:: Material provided ::

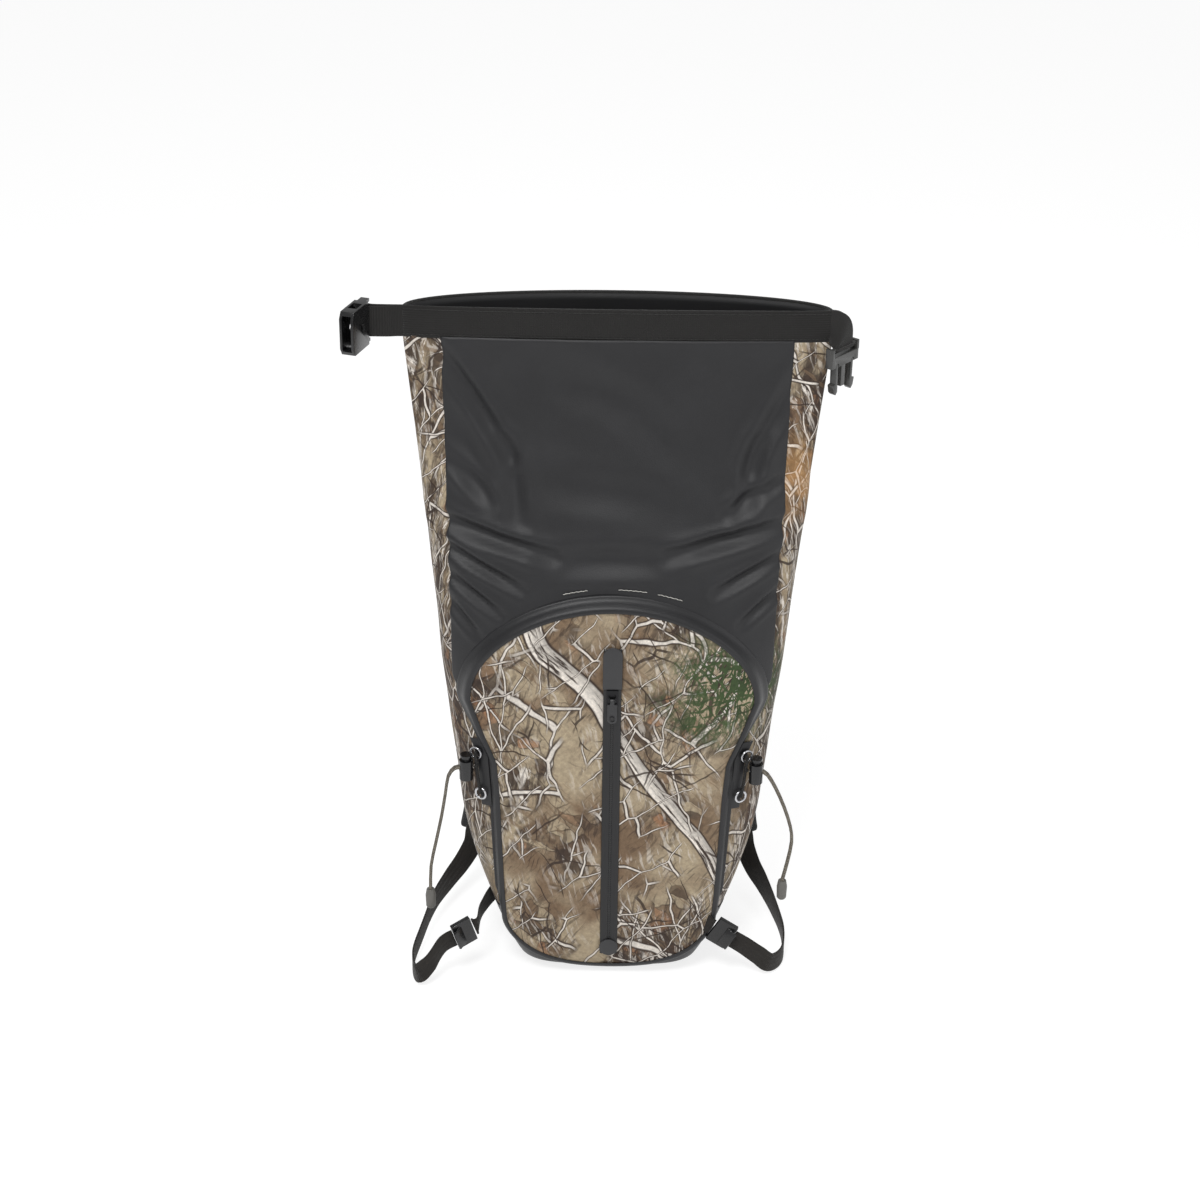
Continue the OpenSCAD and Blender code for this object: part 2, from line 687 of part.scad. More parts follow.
module ladder_lock(at, side, hang) {
  bar = 2.6;
  lever_l = 11;
  color([0.12, 0.12, 0.13])
  translate(at)
  rotate([0, side * hang[0], -side * hang[1]])
  difference() {
    union() {
      translate([-ladder_l / 2, -ladder_t / 2, -ladder_w / 2])
        cube([ladder_l, ladder_t, ladder_w]);
      translate([side * 2, 1.2 - ladder_t / 2, 0])
        rotate([0, 0, -side * 30])
          translate([side > 0 ? 0 : -lever_l, -2.4, 4 - ladder_w / 2])
            cube([lever_l, 2.4, ladder_w - 8]);
    }
    for (x = [bar - ladder_l / 2, bar / 2])
      translate([x, -0.6 - web_t / 2, -0.6 - web_w / 2])
        cube([ladder_l / 2 - 1.5 * bar, 2 * ladder_t, web_w + 1.2]);
  }
}
module left_ladder_lock() { ladder_lock(left_ladder, -1, left_hang); }
module right_ladder_lock() { ladder_lock(right_ladder, 1, right_hang); }

// the short tab that a ladder lock hangs on, from its root on the bag to the lock
module anchor_tab(at, side, hang, root, lean) {
  reach = ladder_l / 2 + 5 * gap;
  way = ladder_way(side, hang);
  color([0.1, 0.1, 0.1])
  loft(band(curve(concat(root, [at - (reach + 4) * way, at - reach * way]), 2), web_w - 2, web_t, lean, [0, 0, 1]));
}
side_root_z = left_ladder.z + 4;
side_root_x = half_w(side_root_z) + web_t / 2 + 2 * gap;
module left_anchor_tab() {
  anchor_tab(left_ladder, -1, left_hang, [
    [-side_root_x, 14, side_root_z], [-side_root_x - 1.5, -2, side_root_z],
    [-side_root_x - 9, -22, side_root_z], [-side_root_x - 15, -44, side_root_z]],
    [(half_w(side_root_z - web_w / 2) - half_w(side_root_z + web_w / 2)) / web_w, 0, 1]);
}
front_root_lift = pocket_d + web_t / 2 + 3 * gap;
module right_anchor_tab() {
  anchor_tab(right_ladder, 1, right_hang, [
    front_pt(80, right_ladder.z + 17, front_root_lift), front_pt(88, right_ladder.z + 13, front_root_lift)],
    [sin(right_hang[0]), 0, cos(right_hang[0])]);
}

module back_patch(x0, x1, z0, z1, rows, out, in) {
  loft([for (z = span(z0, z1, rows)) back_skin(z, x0, x1, 8, out, in)]);
}
module strap_yoke() {
  color([0.1, 0.1, 0.1])
  back_patch(-yoke_w / 2, yoke_w / 2, yoke_low_z, yoke_high_z, 4, gap + yoke_t, gap);
}

pad_top_z = 412;
pad_low_z = 90;
pad_inner_x = 8;
pad_outer_x = 84;
module back_pad(side) {
  color([0.15, 0.15, 0.15])
  back_patch(side > 0 ? pad_inner_x : -pad_outer_x, side > 0 ? pad_outer_x : -pad_inner_x, pad_low_z, pad_top_z, 12, gap + back_pad_t, gap);
}
module left_back_pad() { back_pad(-1); }
module right_back_pad() { back_pad(1); }

handle_z = 484;
handle_x = 42;
handle_out = 26;
module haul_handle() {
  seat = back_pt(handle_x, handle_z, 2 * gap + yoke_t + web_t / 2);
  near = seat.y + 2.6;
  color([0.11, 0.11, 0.11])
  loft(band(curve([
    [handle_x + 16, near - 1, handle_z], [handle_x, near, handle_z], [handle_x - 8, near + 7, handle_z],
    [handle_x * 0.5, near + handle_out - 4, handle_z], [0, near + handle_out, handle_z],
    [-handle_x * 0.5, near + handle_out - 4, handle_z], [-handle_x + 8, near + 7, handle_z],
    [-handle_x, near, handle_z], [-handle_x - 16, near - 1, handle_z]], 3),
    web_w, web_t * 1.6, [0, 0, 1], [0, 0, 1]));
}

base_boot();
front_wall();
back_wall();
left_gusset();
right_gusset();
throat();
collar_front();
collar_back();
front_stiffener();
back_stiffener();
pocket_panel();
pocket_binding();
zip_tape_left();
zip_tape_right();
zip_coil();
zip_garage();
zip_bottom_stop();
zip_slider();
zip_pull();
left_buckle_tab();
right_buckle_tab();
buckle_socket();
buckle_plug();
plug_prong_front();
plug_prong_rear();
left_ring_patch();
right_ring_patch();
left_rings();
right_rings();
left_lace();
right_lace();
left_lock_barrel();
right_lock_barrel();
left_lock_plunger();
right_lock_plunger();
left_lock_spring();
right_lock_spring();
left_tail_a();
left_tail_b();
right_tail_a();
right_tail_b();
left_cord_end();
right_cord_end();
left_shoulder_strap();
right_shoulder_strap();
left_strap_web();
right_strap_web();
left_ladder_lock();
right_ladder_lock();
left_anchor_tab();
right_anchor_tab();
strap_yoke();
left_back_pad();
right_back_pad();
haul_handle();
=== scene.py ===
"""A roll-top hunting backpack: coated cloth, camouflage, webbing collar, bungee cords and buckle."""

import math

import bmesh
import bpy
from bpy.props import FloatProperty, FloatVectorProperty, PointerProperty
from mathutils import Matrix, Vector, noise
from mathutils.bvhtree import BVHTree


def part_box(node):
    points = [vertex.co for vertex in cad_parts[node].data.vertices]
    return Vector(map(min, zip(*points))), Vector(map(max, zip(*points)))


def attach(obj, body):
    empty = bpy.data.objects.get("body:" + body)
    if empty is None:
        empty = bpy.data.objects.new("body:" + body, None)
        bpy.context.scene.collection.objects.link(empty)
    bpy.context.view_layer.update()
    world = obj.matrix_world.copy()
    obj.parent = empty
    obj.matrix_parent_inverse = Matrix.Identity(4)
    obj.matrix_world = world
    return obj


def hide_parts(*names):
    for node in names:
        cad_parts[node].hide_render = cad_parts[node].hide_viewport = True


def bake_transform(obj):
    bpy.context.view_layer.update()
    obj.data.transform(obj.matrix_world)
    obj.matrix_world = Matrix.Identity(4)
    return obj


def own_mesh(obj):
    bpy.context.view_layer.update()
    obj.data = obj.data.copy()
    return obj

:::

Written problem
Would you reproduce the material above in full, exactly as given?

Answer in full
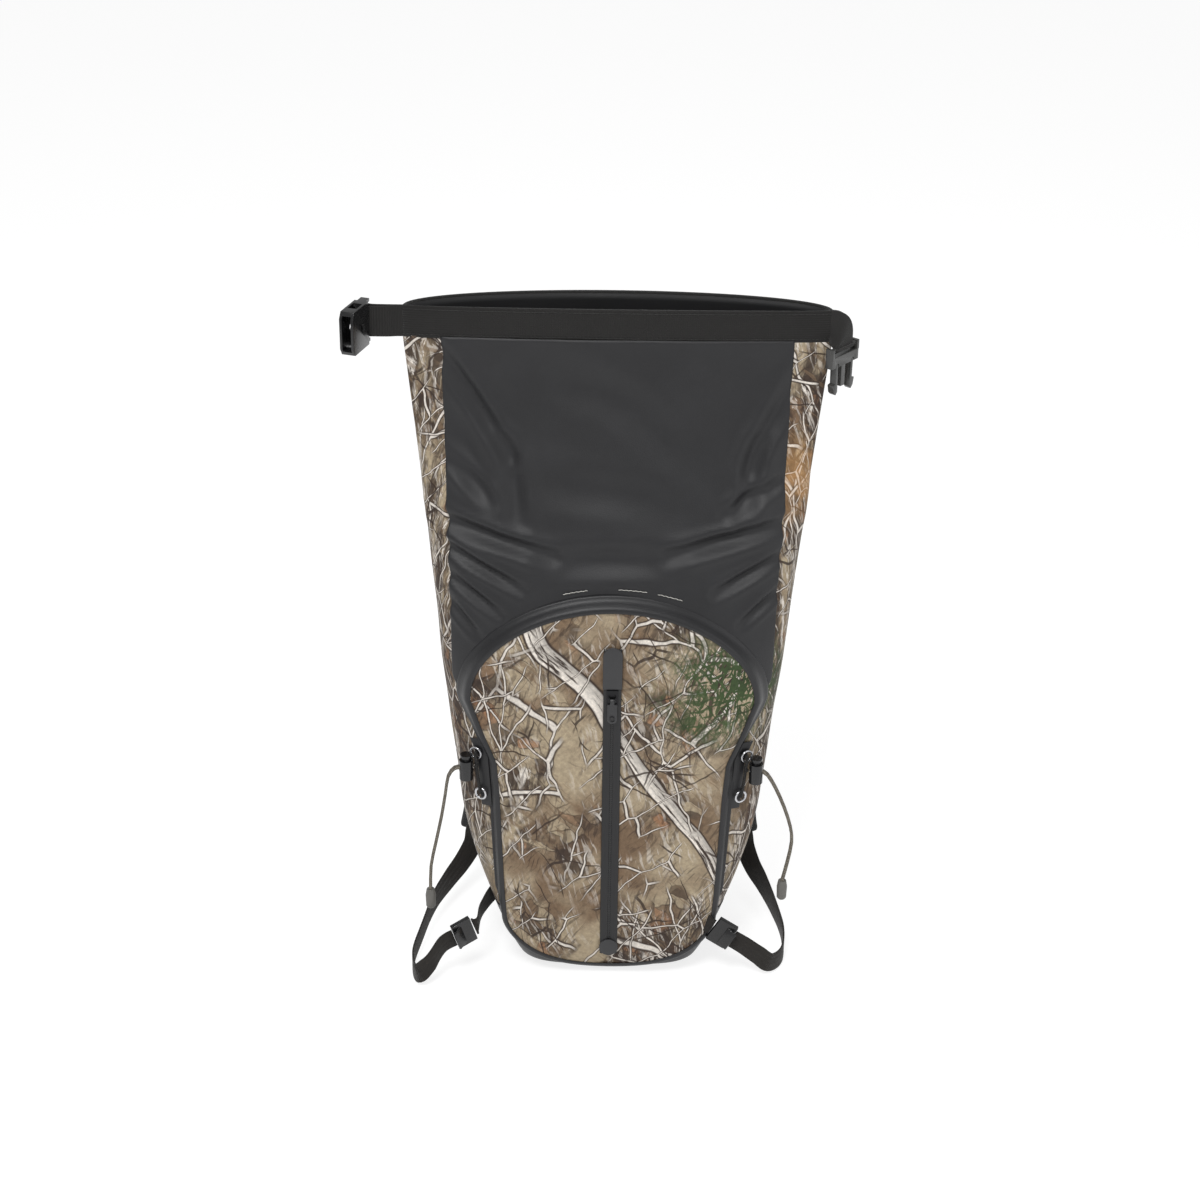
Continue the OpenSCAD and Blender code for this object: part 2, from line 687 of part.scad. More parts follow.
module ladder_lock(at, side, hang) {
  bar = 2.6;
  lever_l = 11;
  color([0.12, 0.12, 0.13])
  translate(at)
  rotate([0, side * hang[0], -side * hang[1]])
  difference() {
    union() {
      translate([-ladder_l / 2, -ladder_t / 2, -ladder_w / 2])
        cube([ladder_l, ladder_t, ladder_w]);
      translate([side * 2, 1.2 - ladder_t / 2, 0])
        rotate([0, 0, -side * 30])
          translate([side > 0 ? 0 : -lever_l, -2.4, 4 - ladder_w / 2])
            cube([lever_l, 2.4, ladder_w - 8]);
    }
    for (x = [bar - ladder_l / 2, bar / 2])
      translate([x, -0.6 - web_t / 2, -0.6 - web_w / 2])
        cube([ladder_l / 2 - 1.5 * bar, 2 * ladder_t, web_w + 1.2]);
  }
}
module left_ladder_lock() { ladder_lock(left_ladder, -1, left_hang); }
module right_ladder_lock() { ladder_lock(right_ladder, 1, right_hang); }

// the short tab that a ladder lock hangs on, from its root on the bag to the lock
module anchor_tab(at, side, hang, root, lean) {
  reach = ladder_l / 2 + 5 * gap;
  way = ladder_way(side, hang);
  color([0.1, 0.1, 0.1])
  loft(band(curve(concat(root, [at - (reach + 4) * way, at - reach * way]), 2), web_w - 2, web_t, lean, [0, 0, 1]));
}
side_root_z = left_ladder.z + 4;
side_root_x = half_w(side_root_z) + web_t / 2 + 2 * gap;
module left_anchor_tab() {
  anchor_tab(left_ladder, -1, left_hang, [
    [-side_root_x, 14, side_root_z], [-side_root_x - 1.5, -2, side_root_z],
    [-side_root_x - 9, -22, side_root_z], [-side_root_x - 15, -44, side_root_z]],
    [(half_w(side_root_z - web_w / 2) - half_w(side_root_z + web_w / 2)) / web_w, 0, 1]);
}
front_root_lift = pocket_d + web_t / 2 + 3 * gap;
module right_anchor_tab() {
  anchor_tab(right_ladder, 1, right_hang, [
    front_pt(80, right_ladder.z + 17, front_root_lift), front_pt(88, right_ladder.z + 13, front_root_lift)],
    [sin(right_hang[0]), 0, cos(right_hang[0])]);
}

module back_patch(x0, x1, z0, z1, rows, out, in) {
  loft([for (z = span(z0, z1, rows)) back_skin(z, x0, x1, 8, out, in)]);
}
module strap_yoke() {
  color([0.1, 0.1, 0.1])
  back_patch(-yoke_w / 2, yoke_w / 2, yoke_low_z, yoke_high_z, 4, gap + yoke_t, gap);
}

pad_top_z = 412;
pad_low_z = 90;
pad_inner_x = 8;
pad_outer_x = 84;
module back_pad(side) {
  color([0.15, 0.15, 0.15])
  back_patch(side > 0 ? pad_inner_x : -pad_outer_x, side > 0 ? pad_outer_x : -pad_inner_x, pad_low_z, pad_top_z, 12, gap + back_pad_t, gap);
}
module left_back_pad() { back_pad(-1); }
module right_back_pad() { back_pad(1); }

handle_z = 484;
handle_x = 42;
handle_out = 26;
module haul_handle() {
  seat = back_pt(handle_x, handle_z, 2 * gap + yoke_t + web_t / 2);
  near = seat.y + 2.6;
  color([0.11, 0.11, 0.11])
  loft(band(curve([
    [handle_x + 16, near - 1, handle_z], [handle_x, near, handle_z], [handle_x - 8, near + 7, handle_z],
    [handle_x * 0.5, near + handle_out - 4, handle_z], [0, near + handle_out, handle_z],
    [-handle_x * 0.5, near + handle_out - 4, handle_z], [-handle_x + 8, near + 7, handle_z],
    [-handle_x, near, handle_z], [-handle_x - 16, near - 1, handle_z]], 3),
    web_w, web_t * 1.6, [0, 0, 1], [0, 0, 1]));
}

base_boot();
front_wall();
back_wall();
left_gusset();
right_gusset();
throat();
collar_front();
collar_back();
front_stiffener();
back_stiffener();
pocket_panel();
pocket_binding();
zip_tape_left();
zip_tape_right();
zip_coil();
zip_garage();
zip_bottom_stop();
zip_slider();
zip_pull();
left_buckle_tab();
right_buckle_tab();
buckle_socket();
buckle_plug();
plug_prong_front();
plug_prong_rear();
left_ring_patch();
right_ring_patch();
left_rings();
right_rings();
left_lace();
right_lace();
left_lock_barrel();
right_lock_barrel();
left_lock_plunger();
right_lock_plunger();
left_lock_spring();
right_lock_spring();
left_tail_a();
left_tail_b();
right_tail_a();
right_tail_b();
left_cord_end();
right_cord_end();
left_shoulder_strap();
right_shoulder_strap();
left_strap_web();
right_strap_web();
left_ladder_lock();
right_ladder_lock();
left_anchor_tab();
right_anchor_tab();
strap_yoke();
left_back_pad();
right_back_pad();
haul_handle();
=== scene.py ===
"""A roll-top hunting backpack: coated cloth, camouflage, webbing collar, bungee cords and buckle."""

import math

import bmesh
import bpy
from bpy.props import FloatProperty, FloatVectorProperty, PointerProperty
from mathutils import Matrix, Vector, noise
from mathutils.bvhtree import BVHTree


def part_box(node):
    points = [vertex.co for vertex in cad_parts[node].data.vertices]
    return Vector(map(min, zip(*points))), Vector(map(max, zip(*points)))


def attach(obj, body):
    empty = bpy.data.objects.get("body:" + body)
    if empty is None:
        empty = bpy.data.objects.new("body:" + body, None)
        bpy.context.scene.collection.objects.link(empty)
    bpy.context.view_layer.update()
    world = obj.matrix_world.copy()
    obj.parent = empty
    obj.matrix_parent_inverse = Matrix.Identity(4)
    obj.matrix_world = world
    return obj


def hide_parts(*names):
    for node in names:
        cad_parts[node].hide_render = cad_parts[node].hide_viewport = True


def bake_transform(obj):
    bpy.context.view_layer.update()
    obj.data.transform(obj.matrix_world)
    obj.matrix_world = Matrix.Identity(4)
    return obj


def own_mesh(obj):
    bpy.context.view_layer.update()
    obj.data = obj.data.copy()
    return obj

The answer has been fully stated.